Top Tory slams David Cameron's decision to invite Egyptian president al-Sisi to the UK

Crispin Blunt, chairman of the influential Foreign Affairs Select Committee, says no one should be in any doubt the price Egypt has paid for President al-Sisi's crackdown on dissent in his bid to bring stability to the country

Matt Dathan
Online political reporter
Thursday 05 November 2015 15:04 GMT
Crispin Blunt, the former minister and current chair of the Foreign Affairs Committee
Crispin Blunt, the former minister and current chair of the Foreign Affairs Committee

David Cameron has been criticised by a senior Tory for inviting the Egyptian president Abdel Fattah al-Sisi to the UK amid controversy over his authoritarian leadership of the country since he came to power following a military coup two years ago.

Crispin Blunt, the chairman of the influential Foreign Affairs committee in the House of Commons and former justice minister, said it was “not appropriate” to roll out the red carpet for President al-Sisi.

He added that despite bringing stability to Egypt, “no one should be in any doubt at what the price has been”.

It is estimated that 1,000 people have been killed since President al-Sisi imposed a crackdown on dissent following the military coup, with some 40,000 dissenters jailed, including hundreds of journalists who have been deprived of a fair trial.

Mr Blunt’s criticism of Mr Cameron’s willingness to roll out the red carpet for al-Sisi follows a strongly worded attack by Jeremy Corbyn, who labelled the Egyptian leader a “coup leader” and said he threatens national security rather than protecting it.

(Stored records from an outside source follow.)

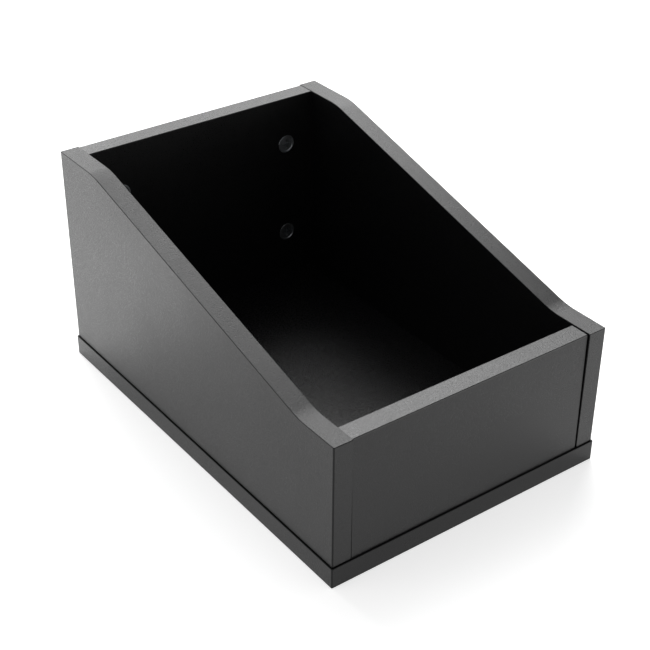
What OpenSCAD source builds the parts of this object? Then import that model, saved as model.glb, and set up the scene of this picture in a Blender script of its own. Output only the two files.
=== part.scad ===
// Open-topped record box with sloping side panels, built from faced boards.
// Frame: +X to the right seen from the front, +Y to the rear, +Z up.
// Origin: middle of the underside of the base.

/* [Body] */
// Outer width across the two side panels
body_w = 230; // [215:1:345]
// Depth of a side panel from front to rear
body_d = 336; // [280:1:420]
// Height of a side panel at the rear, above the base
rear_h = 160; // [140:1:200]
// Height of a side panel at the front, above the base
front_h = 95; // [85:1:115]
// Length of the level top edge at the rear, to the middle of the bend
rear_flat = 49; // [30:1:80]
// Length of the level top edge at the front, to the middle of the bend
front_flat = 37; // [30:1:60]
// Radius of the two bends in the top edge of a side panel
bend_r = 60; // [20:5:100]

/* [Boards] */
// Thickness of the four upright boards
board_t = 15; // [15:0.5:18]
// Thickness of the base
base_t = 16; // [15:0.5:18]
// Thickness of the edge bands
band_t = 1; // [0.6:0.1:1.2]
// How far the base stands out past the body all round
base_lip = 1; // [0.5:0.5:4]
// Radius of the base's upper and lower outer edges
base_edge_r = 0.8; // [0.2:0.1:1]
// Set-back of the front board's middle from the front ends of the side panels
front_recess = 0.75; // [0.5:0.25:6]
// Set-back of the rear board from the rear ends of the side panels
rear_recess = 1; // [0:0.25:6]
// Drop of the front and rear boards' top edges below the side panels' tops
panel_drop = 0.3; // [0:0.1:2]
// Chamfer round the foot of the side panels, which leaves a shadow line above the base
foot_chamfer = 0.8; // [0.2:0.1:0.9]
// Play left at the front board's left-hand end
front_play_left = 0.5; // [0:0.1:0.8]
// Play left at the front board's right-hand end
front_play_right = 1.3; // [0:0.1:1.5]
// How far the top of the front board leans back behind its foot
front_lean = 0.9; // [0:0.1:1]

/* [Cam fittings] */
// Diameter of the hole that a cam turns in
cam_bore_d = 15; // [15:0.5:16]
// Height of a cam
cam_h = 12.5; // [12:0.5:13]
// Distance of a cam's axis from the inner face of the side panel
cam_back = 24.5; // [24:0.5:34]
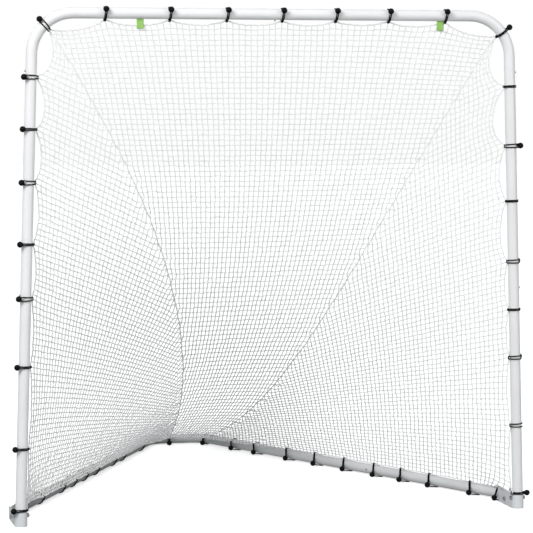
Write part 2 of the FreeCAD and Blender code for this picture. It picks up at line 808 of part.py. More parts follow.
bungee_row("crossbar", [(on_bar(x), BALL_ABOVE_BAR) for x in BAR_STATIONS])
corners = [(on_corner(side, turn), BALL_OUTWARD[side]) for side, turn in CORNER_STATIONS.items()]
bungee_row("corners", corners)
for side_name, side in SIDES:
    turned = zip(POST_STATIONS[side], POST_BALLS[side])
    places = [(at_height(side, height), turn) for height, turn in turned]
    bungee_row("post_" + side_name, places)
    places = [(on_leg(side, run), BALL_LOW[side]) for run in LEG_STATIONS[side]]
    if side > 0:
        places.append((on_leg_bend(side, BESIDE_BRACKET), BALL_LOW[side]))
    bungee_row("base_" + side_name, places)
straight_back = on_goal(BACK_STATION, size("base_depth"), size("base_height"), Rotation(Y_AXIS, 90))
bungee_row("back", [(straight_back, BALL_BEFORE_BACK), (on_back_bend(BACK_TURN), BALL_BEFORE_BACK)])

net_panel("net_left", panel_rows(lambda t: post_point(-1, t), lambda t: seam_point(-1, t), 1))
net_panel("net_right", panel_rows(lambda t: post_point(1, t), lambda t: seam_point(1, t), 1))
net_panel("net_back", panel_rows(lambda t: seam_point(-1, t), lambda t: seam_point(1, t)))

BORDER_HALF = 790
BORDER_BACK = 6
BORDER_ENDS = (160, 130)
border_height = size("bar_height") - size("border_below")
border_ends = [Vector(side * BORDER_HALF, BORDER_BACK, border_height) for side in (-1, 1)]
edge_cord("border_cord_top", border_ends)
for side_name, side in SIDES:
    beside = size("border_beside")
    from_bar, from_ground = BORDER_ENDS
    top = Vector(side * (size("bar_half") - beside), 0, size("bar_height") - from_bar)
    foot = Vector(side * (size("foot_half") - beside), 0, from_ground)
    edge_cord("border_cord_" + side_name, [top, foot])
TAG_PLACES = (-498, 621)
group("tape_tags", [tag("tape_tag_%d" % number, x) for number, x in enumerate(TAG_PLACES)])

# ---------------------------------------------------------------- checks and files

document.recompute()
for item in document.Objects:
    if "Invalid" in item.State or "Error" in item.State:
        raise RuntimeError("%s: %s" % (item.Name, item.State))
whole = FreeCAD.BoundBox()
for label, item in nodes.items():
    if item.Shape.isNull() or not item.Shape.isValid() or not item.Shape.Solids:
        raise RuntimeError(label + ": bad shape")
    whole.add(item.Shape.BoundBox)
    print("%-26s %2d solids %10.1f mm3" % (label, len(item.Shape.Solids), item.Shape.Volume))
print("box", whole)

os.makedirs("parts", exist_ok=True)
for label, item in nodes.items():
    item.Shape.exportStep("parts/%s.step" % label)
print(len(nodes), "nodes")
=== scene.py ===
import json
import math

import bpy
import numpy as np
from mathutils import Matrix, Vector


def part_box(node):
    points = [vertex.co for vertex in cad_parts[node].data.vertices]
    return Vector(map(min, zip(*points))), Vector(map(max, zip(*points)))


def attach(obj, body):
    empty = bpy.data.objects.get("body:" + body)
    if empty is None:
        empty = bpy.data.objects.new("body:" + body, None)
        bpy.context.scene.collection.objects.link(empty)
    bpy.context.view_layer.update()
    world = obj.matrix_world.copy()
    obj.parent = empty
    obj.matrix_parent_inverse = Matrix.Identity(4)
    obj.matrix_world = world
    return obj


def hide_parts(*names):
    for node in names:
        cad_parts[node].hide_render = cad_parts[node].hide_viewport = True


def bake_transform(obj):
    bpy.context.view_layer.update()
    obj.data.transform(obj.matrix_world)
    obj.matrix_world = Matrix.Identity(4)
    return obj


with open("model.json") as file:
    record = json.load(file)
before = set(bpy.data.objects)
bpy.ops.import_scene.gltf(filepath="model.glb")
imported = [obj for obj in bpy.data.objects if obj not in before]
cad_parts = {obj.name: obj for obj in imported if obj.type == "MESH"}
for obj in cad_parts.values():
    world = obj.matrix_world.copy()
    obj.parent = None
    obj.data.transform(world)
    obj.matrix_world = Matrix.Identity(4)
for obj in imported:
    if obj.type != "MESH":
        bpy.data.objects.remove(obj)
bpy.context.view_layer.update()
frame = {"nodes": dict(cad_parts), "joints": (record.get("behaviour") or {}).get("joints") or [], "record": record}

rng = np.random.default_rng(7)

FRONT = "front_frame"
BASE = "base"

# ---------------------------------------------------------------- sizes, in metres, from the CAD frame

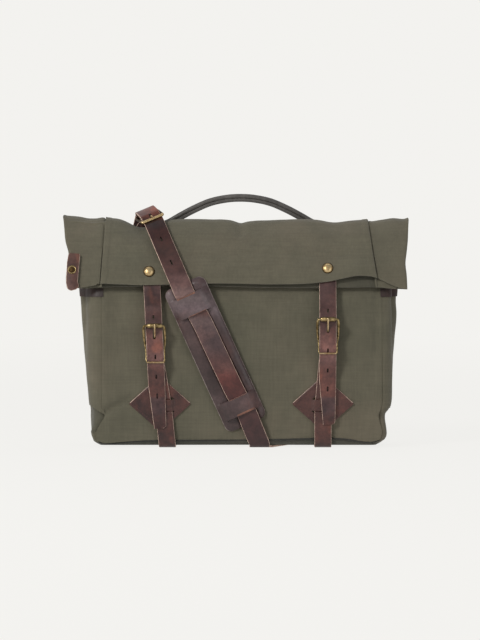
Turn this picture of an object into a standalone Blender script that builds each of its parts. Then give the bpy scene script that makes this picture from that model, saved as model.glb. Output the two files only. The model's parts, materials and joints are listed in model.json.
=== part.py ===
"""Canvas roll-top messenger bag with leather straps, modelled as separate pieces.

Frame: +X to the right, front at -Y, +Z up, origin under the middle of the bag. Metres.
The canvas body is a tube whose flattened top folds forward over the front as the flap.
"""
import math

import bmesh
import bpy
import numpy as np
from mathutils import Vector

# ---------------------------------------------------------------- driving dimensions (metres)
BODY_X = 0.0027                # the filled body sits a little to the right under its flap
BODY_Y = 0.00907               # the body's middle plane, behind the middle of the whole bag
CANVAS = 0.0025                # canvas wall, two plies
LEATHER = 0.0024               # strap leather
THIN_LEATHER = 0.0018
GAP = 0.0003                   # left between pieces that touch
PIPING_RADIUS = 0.0017
BOARD = 0.0024                 # stiffener on the base

FLAP_WIDTH = 0.435             # the tube laid flat
FOLD_Z = 0.287                 # top of the fold
FLAP_EDGE_Z = 0.204            # lower edge of the flap
FLAP_DEPTH = 0.0085            # the folded tube, outer face to inner face
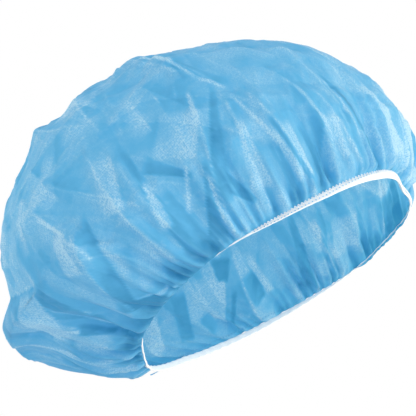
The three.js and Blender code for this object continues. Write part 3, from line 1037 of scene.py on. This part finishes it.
class HAIRNET_OT_stage(bpy.types.Operator):
    """Set up the floor, the light and the camera"""

    bl_idname = "hairnet.stage"
    bl_label = "Stage"

    def execute(self, context):
        scene = context.scene
        stage = scene.hairnet_stage
        mesh = bpy.data.meshes.new("floor")
        half = FLOOR_SIZE / 2
        corners = [(-half, -half, 0), (half, -half, 0), (half, half, 0), (-half, half, 0)]
        mesh.from_pydata(corners, [], [(0, 1, 2, 3)])
        floor = bpy.data.objects.new("floor", mesh)
        floor.location = (0, 0, -stage.floor_drop)
        floor.data.materials.append(matt_paper(scene.hairnet_colours))
        scene.collection.objects.link(floor)
        world = bpy.data.worlds.new("studio")
        world.use_nodes = True
        scene.world = world
        scene.view_settings.view_transform = "Standard"
        back, right, up = self.camera_axes(stage)
        self.light_cove(world.node_tree, -back, stage)
        self.place_camera(scene, stage, back, right, up)
        tints = {"side": stage.side_tint}
        for name, (across, upward, nearer, size) in LIGHTS.items():
            place = right * across + up * upward + back * nearer
            power = getattr(stage, f"{name}_power")
            self.add_light(name, place, size, power, tints.get(name, "#FFFFFF"))
        return {"FINISHED"}

    @staticmethod
    def camera_axes(stage):
        """Unit vectors from the hairnet to the camera, to its right and up."""
        turn, rise = stage.azimuth, stage.elevation
        back = Vector((
            math.sin(turn) * math.cos(rise), -math.cos(turn) * math.cos(rise), math.sin(rise)
        ))
        right = Vector((math.cos(turn), math.sin(turn), 0))
        return back, right, back.cross(right)

    @staticmethod
    def light_cove(tree, bright_side, stage):
        """A studio cove: bright on one side, dimmer all round the rest."""
        place = add_node(tree, "ShaderNodeTexCoord")
        facing = add_node(
            tree, "ShaderNodeVectorMath", {"operation": "DOT_PRODUCT"}, {1: bright_side},
            {0: place.outputs["Generated"]},
        )
        strength = remap(
            tree, facing.outputs["Value"], COVE_EDGE, (stage.fill, 1.0),
            {"interpolation_type": "SMOOTHSTEP"},
        )
        sky = tree.nodes["Background"]
        sky.inputs["Color"].default_value = (1, 1, 1, 1)
        tree.links.new(strength, sky.inputs["Strength"])

    @staticmethod
    def place_camera(scene, stage, back, right, up):
        """Aims the camera so that the opening lies where the photo has it."""
        lens = bpy.data.cameras.new("camera")
        lens.sensor_width = 36.0
        lens.lens = lens.sensor_width * stage.distance / stage.frame_width
        camera = bpy.data.objects.new("camera", lens)
        scene.collection.objects.link(camera)
        pixel = stage.frame_width / PHOTO_WIDTH_PX
        target = right * (PHOTO_WIDTH_PX / 2 - OPENING_PX[0]) * pixel
        target += up * (OPENING_PX[1] - PHOTO_WIDTH_PX / 2) * pixel
        camera.matrix_world = Matrix.Translation(target + back * stage.distance) @ Matrix(
            (right, up, back)
        ).transposed().to_4x4()
        scene.camera = camera

    @staticmethod
    def add_light(name, place, size, power, tint):
        """A square light that faces the hairnet."""
        lamp = bpy.data.lights.new(name, "AREA")
        lamp.size = size
        lamp.energy = power
        lamp.color = linear(tint)[:3]
        light = bpy.data.objects.new(name, lamp)
        light.location = place
        light.rotation_euler = (-place).to_track_quat("-Z", "Y").to_euler()
        bpy.context.scene.collection.objects.link(light)


class HAIRNET_PT_panel(bpy.types.Panel):
    """The hairnet's operators and settings"""

    bl_label = "Hairnet"
    bl_idname = "HAIRNET_PT_panel"
    bl_space_type = "VIEW_3D"
    bl_region_type = "UI"
    bl_category = "Hairnet"

    def draw(self, context):
        layout = self.layout
        for operator in OPERATORS:
            layout.operator(operator.bl_idname)
        for group in GROUPS:
            settings = getattr(context.scene, group)
            box = layout.box()
            for name in settings.bl_rna.properties.keys():
                if name not in {"rna_type", "name"}:
                    box.prop(settings, name)


OPERATORS = (HAIRNET_OT_crown, HAIRNET_OT_elastic, HAIRNET_OT_stitching, HAIRNET_OT_stage)
GROUPS = {
    "hairnet_shape": HairnetShape,
    "hairnet_colours": HairnetColours,
    "hairnet_stage": HairnetStage,
}


def register():
    for group in GROUPS.values():
        bpy.utils.register_class(group)
    for name, group in GROUPS.items():
        setattr(bpy.types.Scene, name, bpy.props.PointerProperty(type=group))
    for operator in OPERATORS:
        bpy.utils.register_class(operator)
    bpy.utils.register_class(HAIRNET_PT_panel)


def unregister():
    bpy.utils.unregister_class(HAIRNET_PT_panel)
    for operator in reversed(OPERATORS):
        bpy.utils.unregister_class(operator)
    for name, group in GROUPS.items():
        delattr(bpy.types.Scene, name)
        bpy.utils.unregister_class(group)


def main():
    register()
    bpy.ops.hairnet.crown()
    bpy.ops.hairnet.elastic()
    bpy.ops.hairnet.stitching()
    bpy.ops.hairnet.stage()


if __name__ == "__main__":
    main()
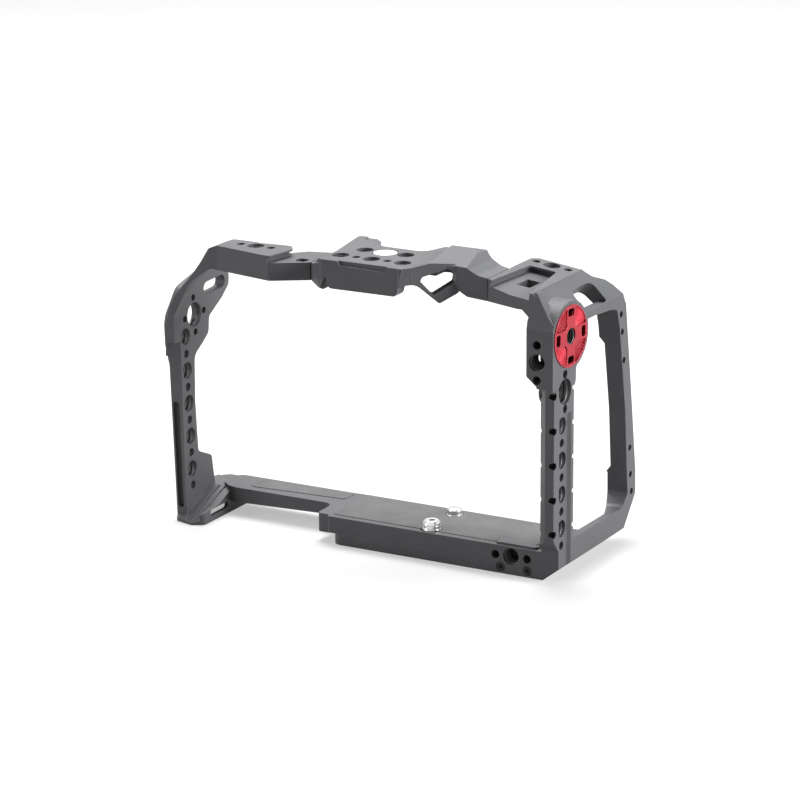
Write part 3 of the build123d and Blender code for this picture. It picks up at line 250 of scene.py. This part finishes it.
# ---------------------------------------------------------------------------
# Geometry Nodes: helpers
# ---------------------------------------------------------------------------
def node_tree(name, inputs):
    """Tree with a geometry input and output, and named inputs: {name: kind of socket}."""
    tree = bpy.data.node_groups.new(name, "GeometryNodeTree")
    tree.interface.new_socket("Geometry", in_out="OUTPUT", socket_type="NodeSocketGeometry")
    tree.interface.new_socket("Geometry", in_out="INPUT", socket_type="NodeSocketGeometry")
    for label, kind in inputs.items():
        tree.interface.new_socket(label, in_out="INPUT", socket_type="NodeSocket" + kind)
    return tree, tree.nodes.new("NodeGroupInput"), tree.nodes.new("NodeGroupOutput")


def finish_tree(tree, geometry, material, out):
    """Realize Instances and Set Material, the last steps of every tree."""
    real = tree.nodes.new("GeometryNodeRealizeInstances")
    paint = tree.nodes.new("GeometryNodeSetMaterial")
    tree.links.new(geometry, real.inputs["Geometry"])
    tree.links.new(real.outputs["Geometry"], paint.inputs["Geometry"])
    tree.links.new(material, paint.inputs["Material"])
    tree.links.new(paint.outputs["Geometry"], out.inputs["Geometry"])


def link_object(name, data):
    thing = bpy.data.objects.new(name, data)
    bpy.context.scene.collection.objects.link(thing)
    return thing


def grown(tree, values, start=None):
    """Plain mesh that a tree makes from those input values."""
    thing = link_object("growing", start or bpy.data.meshes.new("start"))
    modifier = thing.modifiers.new("grow", "NODES")
    modifier.node_group = tree
    for item in tree.interface.items_tree:
        if item.item_type == "SOCKET" and item.in_out == "INPUT" and item.name in values:
            modifier[item.identifier] = values[item.name]
    bpy.context.view_layer.update()
    graph = bpy.context.evaluated_depsgraph_get()
    mesh = bpy.data.meshes.new_from_object(thing.evaluated_get(graph), depsgraph=graph)
    thing.modifiers.clear()
    bpy.data.objects.remove(thing)
    return mesh


def aim(place, axis):
    """Matrix that takes the origin to a place and +Z to an axis."""
    turn = Vector((0, 0, 1)).rotation_difference(Vector(axis)).to_matrix().to_4x4()
    return Matrix.Translation(Vector(place)) @ turn


def make_piece(name, meshes, body, material, replaced=()):
    """Joins meshes, each with its matrix, to one piece that rides on a body."""
    joined = bmesh.new()
    for mesh, matrix in meshes:
        copy = mesh.copy()
        copy.transform(matrix)
        joined.from_mesh(copy)
        bpy.data.meshes.remove(copy)
    result = bpy.data.meshes.new(name)
    joined.to_mesh(result)
    joined.free()
    result.materials.clear()
    result.materials.append(material)
    piece = link_object(name, result)
    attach(piece, body)
    if replaced:
        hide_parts(*replaced)
    return piece


# ---------------------------------------------------------------------------
# Threads: a ridge that winds along a cylinder
# ---------------------------------------------------------------------------
TURN_SEGMENTS = 28         # in one turn of a ridge
RIDGE_CORNERS = 4          # around a ridge
RIDGE_SHARE = 0.42         # radius of a hole's ridge, in pitches
END_RIDGES = 2.4           # radii of the ridge by which a hole's thread is shorter than the hole
STUD_RIDGE = 0.24          # radius of the stud's ridge
STUD_FOOT = 0.1            # clear above the pad
STUD_TIP = 0.9             # clear below the tip
# Pitch for radii over the first number: 3/8 inch, 1/4 inch and metric threads
PITCHES = ((4.0, 1.5875), (3.1, 1.27), (0.0, 1.0))


def thread_pitch(radius):
    return next(pitch for least, pitch in PITCHES if radius > least)


def thread_tree():
    tree, start, out = node_tree("thread_ridge", {
        "Radius": "Float", "Ridge": "Float", "Pitch": "Float", "Length": "Float", "Segments": "Int",
        "Material": "Material"})
    radius, length = start.outputs["Radius"], start.outputs["Length"]
    turns = calculate(tree, "DIVIDE", length, start.outputs["Pitch"])
    spiral = tree.nodes.new("GeometryNodeCurveSpiral")
    tree.links.new(start.outputs["Segments"], spiral.inputs["Resolution"])
    tree.links.new(turns, spiral.inputs["Rotations"])
    tree.links.new(radius, spiral.inputs["Start Radius"])
    tree.links.new(radius, spiral.inputs["End Radius"])
    tree.links.new(length, spiral.inputs["Height"])
    upright = tree.nodes.new("GeometryNodeSetCurveNormal")
    upright.mode = "Z_UP"
    tree.links.new(spiral.outputs["Curve"], upright.inputs["Curve"])
    edge = tree.nodes.new("GeometryNodeCurvePrimitiveCircle")
    edge.inputs["Resolution"].default_value = RIDGE_CORNERS
    tree.links.new(start.outputs["Ridge"], edge.inputs["Radius"])
    swept = tree.nodes.new("GeometryNodeCurveToMesh")
    swept.inputs["Fill Caps"].default_value = True
    tree.links.new(upright.outputs["Curve"], swept.inputs["Curve"])
    tree.links.new(edge.outputs["Curve"], swept.inputs["Profile Curve"])
    finish_tree(tree, swept.outputs["Mesh"], start.outputs["Material"], out)
    return tree


THREAD = thread_tree()


def grow_thread(radius, ridge, length, material):
    """Ridge along +Z from the origin; radius and ridge in mm, length in metres."""
    return grown(THREAD, {"Radius": radius * MM, "Ridge": ridge * MM, "Pitch": thread_pitch(radius) * MM,
                          "Length": length, "Segments": TURN_SEGMENTS, "Material": material})


def hole_threads():
    """A ridge in every tapped hole of the cage."""
    found = []
    for mount in MOUNTS.values():
        if mount["kind"] != "threaded_hole":
            continue
        radius, length = mount["dims"]["r_mm"], mount["dims"]["length_mm"]
        ridge = thread_pitch(radius) * RIDGE_SHARE
        run = length - END_RIDGES * ridge
        axis = Vector(mount["axis"]).normalized()
        low = Vector(mount["pos_m"]) - axis * run / 2 * MM
        found.append((grow_thread(radius, ridge, run * MM, thread_metal), aim(low, axis)))
    return make_piece("hole_threads", found, "cage", thread_metal)


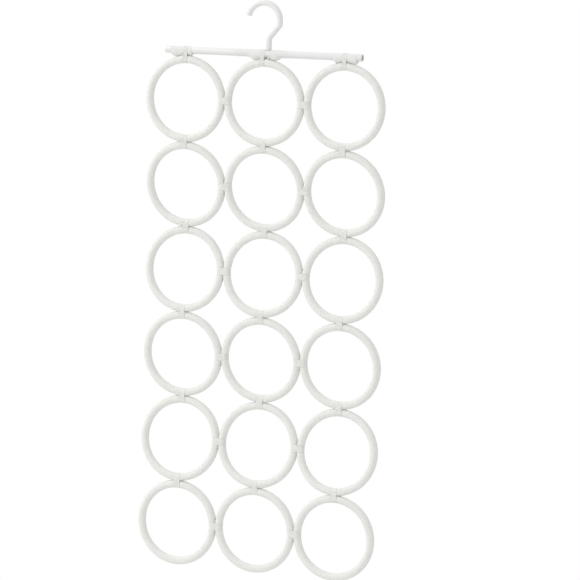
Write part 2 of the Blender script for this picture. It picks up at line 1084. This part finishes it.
@dataclass(frozen=True)
class Hook:
    """The bent wire, necked and riveted at its lower end.

    rivet lists the head's steps down, each with its share of the head's height and the share of its
    width that is left at the foot of the step.
    """

    wire: float = 3.5
    bow: float = 20.0
    bow_steps: int = 64
    tip_angle: float = 14.0
    leg: float = 2.2
    bend: float = 8.0
    bend_angle: float = 41.0
    bend_steps: int = 16
    pin: float = 2.4
    head: float = 2.75
    head_height: float = 1.6
    rivet: tuple[tuple[float, float], ...] = ((0.6, 1.0), (0.3, 0.82), (0.1, 0.6))
    gap: float = 0.3
    edge: float = 0.35
    sides: int = 40

    def model(self, place: BarPlace) -> bpy.types.Object:
        """Models the wire from its tip to its rivet head as one swept loop.

        Args:
            place: The bar's place.

        Returns:
            The hook.
        """
        alone()
        bow_height = self.wire - self.bow
        start = math.radians(180 - self.tip_angle)
        tip = Vector((math.cos(start), 0, math.sin(start))) * self.bow + Vector((0, 0, bow_height))
        bpy.ops.mesh.primitive_circle_add(
            vertices=self.sides, radius=self.wire * MM, fill_type="NOTHING", location=tip * MM,
            rotation=(0, math.pi - start, 0),
        )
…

He said Mr Cameron’s invitation showed “contempt” for human rights and made a “mockery of government claims to be promoting peace and justice” in the Middle East.

Mr Blunt, while accepting that it was important to have a “practical engagement” with strategically important countries such as Egypt, particularly in relation to the recent concerns of a terror threat over the Russian plane crash, said: “Some would claim that in 2013 the then-general Sisi and the military reclaimed stability and security for Egypt in the way that they removed President Morsi and his administration from office, but no one should be in any doubt at what the price has been.

“Possibly thousands of people were killed when the squares were cleared; 40,000 are in prison; we’ve seen death penalties be handed out in batches of several hundreds; and many of us will have had first-hand testimony of people being tortured in the Egyptian justice system.

“And I’m not entirely sure that inviting President Sisi to the United Kingdom is necessarily wholly appropriate at this time, until these issues are properly addressed and there is some accountability for the conduct of the operation of 2013 and the conduct of policy since.”

Downing Street has insisted that “no issues are off the table” during the talks between Mr Cameron and President al-Sisi at Downing Street on Thursday and said it was vital to maintain relations with influential players in the Middle East such as Egypt.

The visit of president al-Sisi comes amid revelations that Britain has been ramping up its arms sales to Egypt’s military dictatorship in recent years.

Department for Business, Innovation and Skills figures on arms export licences from the UK to Egypt show a sharp increase in weapons and controlled military hardware sales

The British government must give consent for all arms exports and has allowed millions of pounds in sales to the Egyptian dictatorship.

A £40m licence for armoured vehicles to the regime was granted by the Government in March 2015, compared to a total of £156m in licences to Egypt throughout the whole of the Coalition government.

Andrew Smith frp, Campaign Against Arms Trade, which collated the figures, said: “The Sisi government has an appalling human rights record.

“It has locked up journalists, tortured opponents and clamped down on all dissent. The UK should be calling out for change, not rolling out the red carpet and arming his regime.”